I'm no expert but when I want something to become less saturated I usually try to add a more muted shadow color to the base color or add the complementary (in this case the reddish armor brown) to the green desaturates it. White and black also desaturate but change the brightness of the color as well but if you're shading then you'd want darker and could add a little bit of dark grey or black to desaturate and darken for shadows.

Hopefully those with a better understanding can chime in and correct me where I'm wrong and give further advice.
 

oistene

New member
This sounds 100% correct to me. The only thing I can add is that this is not really science, you have to try and experiment and see what you like.
 

Coyotebreaks

New member
I shaded parts of it (from pics I think if you're looking at what would be his right hand side) using vallejo model air armor brown glazes which really muted the green and made a nice shadow. On the other side (his left hand side) I used vallejo model color dark sea blue glazes. It started out with me just wanting to play around with different shadow colors to see how they compared on the model. No other real reason as to why. I was sort of in the same boat as you and wanted to play around and learn different effects I could achieve playing with saturation and colors of my lime green marine. So I pretended maybe he was in an environment where from different facings he was experiencing different colorations of light that would affect the shadows. I'd say just go buck wild and try something similarly fun!

I'm no expert but when I want something to become less saturated I usually try to add a more muted shadow color to the base color or add the complementary (in this case the reddish armor brown) to the green desaturates it.

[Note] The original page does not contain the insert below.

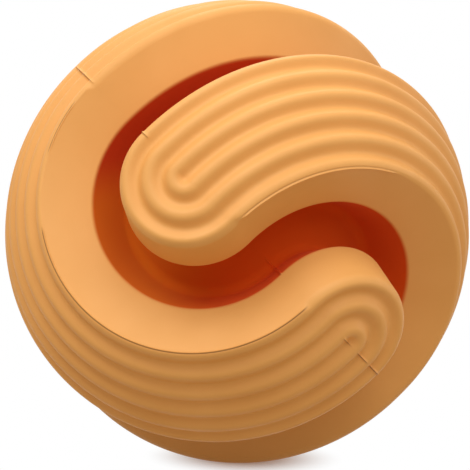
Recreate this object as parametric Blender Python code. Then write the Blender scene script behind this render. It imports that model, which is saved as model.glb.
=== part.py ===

White and black also desaturate but change the brightness of the color as well but if you're shading then you'd want darker and could add a little bit of dark grey or black to desaturate and darken for shadows.

Hopefully those with a better understanding can chime in and correct me where I'm wrong and give further advice.

cool thanks for answering, interesting reply
 

Hairster

New member
Some lovely stuff in here Scherdy, makes for a great read.

Thanks, look forward to keeping tabs on this thread.